Appellant further urges, in a pro se brief, that the evidence was insufficient to support the conviction and that the admission of testimony concerning the hypodermic syringes was error. These two contentions will be considered together.

The evidence, as summarized above, indicated that appellant was found with the means and apparent capability of injecting heroin, and that he was apparently in the process of injecting some drug. Further, heroin was found in the spoons which were located next to appellant. The possession of narcotics paraphernalia in such close proximity to the heroin, and, further the apparent use of such equipment at the time of arrest is sufficient to show that appellant knew of and was in possession of the heroin.

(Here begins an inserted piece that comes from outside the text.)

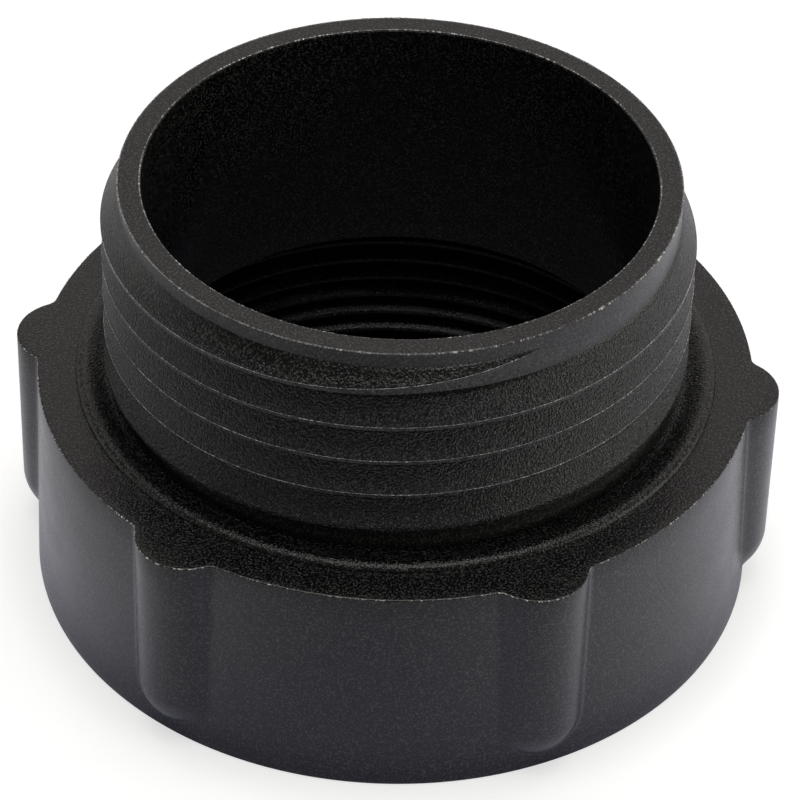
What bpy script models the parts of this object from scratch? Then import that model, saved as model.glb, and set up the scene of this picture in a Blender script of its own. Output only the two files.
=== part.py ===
"""Diesel exhaust fluid adapter: one black plastic moulding.

A coarse buttress thread on top screws into a drum opening. The collar below it
has six grip lugs outside and a socket inside, and a tapered bore joins the two.
Metres, +Z up, origin at the centre of the bottom face, one lug on the +X axis.
"""
import math

import bmesh
import bpy

MM = 0.001

# Heights above the bottom face
TOTAL_HEIGHT = 45.3 * MM
COLLAR_HEIGHT = 23.0 * MM

# Neck that carries the outer thread, and the bore through it, wider at its foot
NECK_RADIUS = 26.85 * MM
NECK_WALL = 2.25 * MM
BORE_DRAFT = 0.5 * MM
RIM_EDGE = 0.15 * MM
NECK_FILLET = 0.6 * MM
BORE_TOP_RADIUS = NECK_RADIUS - NECK_WALL
BORE_FOOT_RADIUS = BORE_TOP_RADIUS + BORE_DRAFT

# Socket at the bottom, at the crest diameter of its inner thread
SHOULDER_WALL = 3.9 * MM
SHOULDER_LEDGE = 3.23 * MM
SEAT_GROOVE = 1.57 * MM
SEAT_LENGTH = 2.15 * MM
SEAT_TAPER = 0.45 * MM
MOUTH_CHAMFER = 1.5 * MM
SHOULDER_HEIGHT = COLLAR_HEIGHT - SHOULDER_WALL
SOCKET_RADIUS = BORE_FOOT_RADIUS + SHOULDER_LEDGE
SEAT_RADIUS = SOCKET_RADIUS + SEAT_GROOVE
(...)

The evidence concerning the narcotics paraphernalia was relevant and admissible as tending to show possession, or knowledge. Likewise, the close proximity of the heroin coupled with the possession of paraphernalia which would be used in taking the heroin, provide sufficient evidence upon which the jury could convict. Smith v. State, 472 S.W.2d 121, Tex.Cr. App.1971.

The judgment is affirmed.


1. A "tie-off rag," according to the testimony of one of the officers, is used to raise the vein in the arm prior to injection.
2. According to the testimony of one of the officers, a "burnt-spoon" is used to dissolve heroin so that it can be injected with a syringe. The heroin powder, along with water, is placed in the spoon and then heated with a match until it dissolves, at which time it can be injected.